1: Import Libraries & Load Data

In [1]:
# 1: Import Libraries & Load Data
import pandas as pd
import joblib
from sklearn.ensemble import RandomForestClassifier

# Load ODI datasets
players_df = pd.read_csv(r'G:\SLTC\8th sem\machine learning\mini project\players.csv')
odi_batting_df = pd.read_csv(r'G:\SLTC\8th sem\machine learning\mini project\ODI\ODI_batting.csv')
odi_bowling_df = pd.read_csv(r'G:\SLTC\8th sem\machine learning\mini project\ODI\ODI_bawling.csv')


2: Clean & Prepare Batting Data

In [2]:
# 2: Clean & Prepare ODI Batting Data

# Merge player info with batting data
odi_batting_df = pd.merge(players_df[['PlayerID', 'Full Name', 'Playing Role']],
                          odi_batting_df, on='PlayerID', how='inner')

# Rename columns for consistency
odi_batting_df.rename(columns={
    'Runs': 'Runs_bat',
    'Ave': 'Avg_bat',
    'SR': 'SR_bat',
    'Mat': 'Mat_bat'
}, inplace=True)

# Select and convert numeric features
batting_features_odi = ['Runs_bat', 'Avg_bat', 'SR_bat', 'Mat_bat']
odi_batting_df[batting_features_odi] = odi_batting_df[batting_features_odi].apply(pd.to_numeric, errors='coerce').fillna(0)


3: Clean & Prepare Bowling Data

In [3]:
# 3: Clean & Prepare ODI Bowling Data

# Merge player info with bowling data
odi_bowling_df = pd.merge(players_df[['PlayerID', 'Full Name', 'Playing Role']],
                          odi_bowling_df, on='PlayerID', how='inner')

# Rename columns for consistency
odi_bowling_df.rename(columns={
    'Wkts': 'Wkts_bowl',
    'Econ': 'Econ_bowl',
    'Ave': 'Avg_bowl',
    'SR': 'SR_bowl'
}, inplace=True)

# Select and convert numeric features
bowling_features_odi = ['Wkts_bowl', 'Econ_bowl', 'Avg_bowl', 'SR_bowl']
odi_bowling_df[bowling_features_odi] = odi_bowling_df[bowling_features_odi].apply(pd.to_numeric, errors='coerce').fillna(0)
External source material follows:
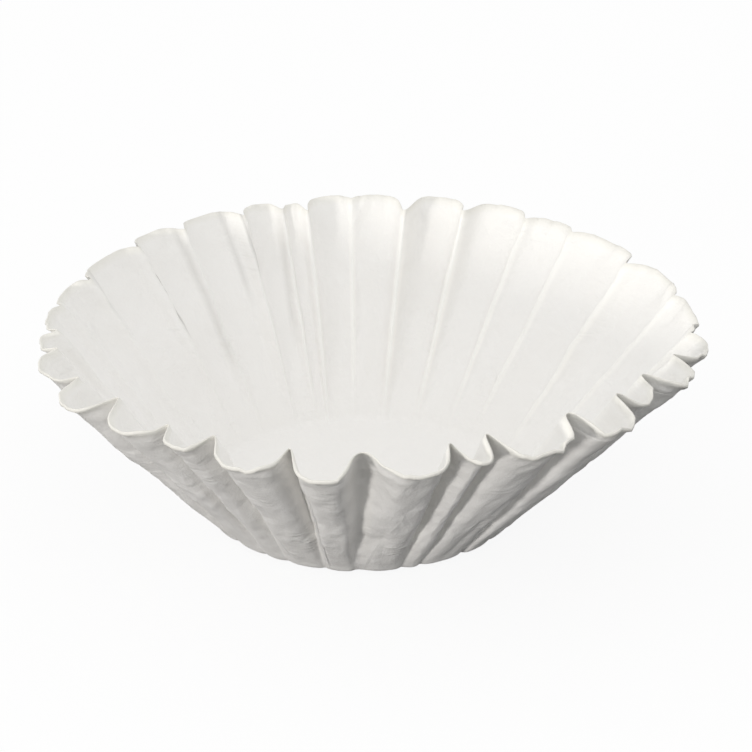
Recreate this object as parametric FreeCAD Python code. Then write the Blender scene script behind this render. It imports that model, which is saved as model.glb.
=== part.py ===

4: Add Labels and Train Models

In [4]:
# 4: Add Labels (Based on basic thresholds)

# You can adjust these thresholds for better performance
odi_batting_df['Selected'] = (odi_batting_df['Runs_bat'] > 500).astype(int)
odi_bowling_df['Selected'] = (odi_bowling_df['Wkts_bowl'] > 15).astype(int)


5: Train & Save Batting Model

In [5]:
# 5: Train & Save Batting Model for ODI

X_bat_odi = odi_batting_df[batting_features_odi]
y_bat_odi = odi_batting_df['Selected']

bat_model_odi = RandomForestClassifier(n_estimators=100, random_state=42)
bat_model_odi.fit(X_bat_odi, y_bat_odi)

joblib.dump(bat_model_odi, 'bat_model_odi.pkl')


['bat_model_odi.pkl']

6: Train & Save Bowling Model

In [6]:
# 6: Train & Save Bowling Model for ODI

X_bowl_odi = odi_bowling_df[bowling_features_odi]
y_bowl_odi = odi_bowling_df['Selected']

bowl_model_odi = RandomForestClassifier(n_estimators=100, random_state=42)
bowl_model_odi.fit(X_bowl_odi, y_bowl_odi)

joblib.dump(bowl_model_odi, 'bowl_model_odi.pkl')


['bowl_model_odi.pkl']

7: Evaluate Accuracy (Optional)

In [7]:
# 7: Optional - Evaluate Accuracy

print("📈 ODI Batter Model Accuracy:", bat_model_odi.score(X_bat_odi, y_bat_odi))
print("📈 ODI Bowler Model Accuracy:", bowl_model_odi.score(X_bowl_odi, y_bowl_odi))


📈 ODI Batter Model Accuracy: 1.0
📈 ODI Bowler Model Accuracy: 1.0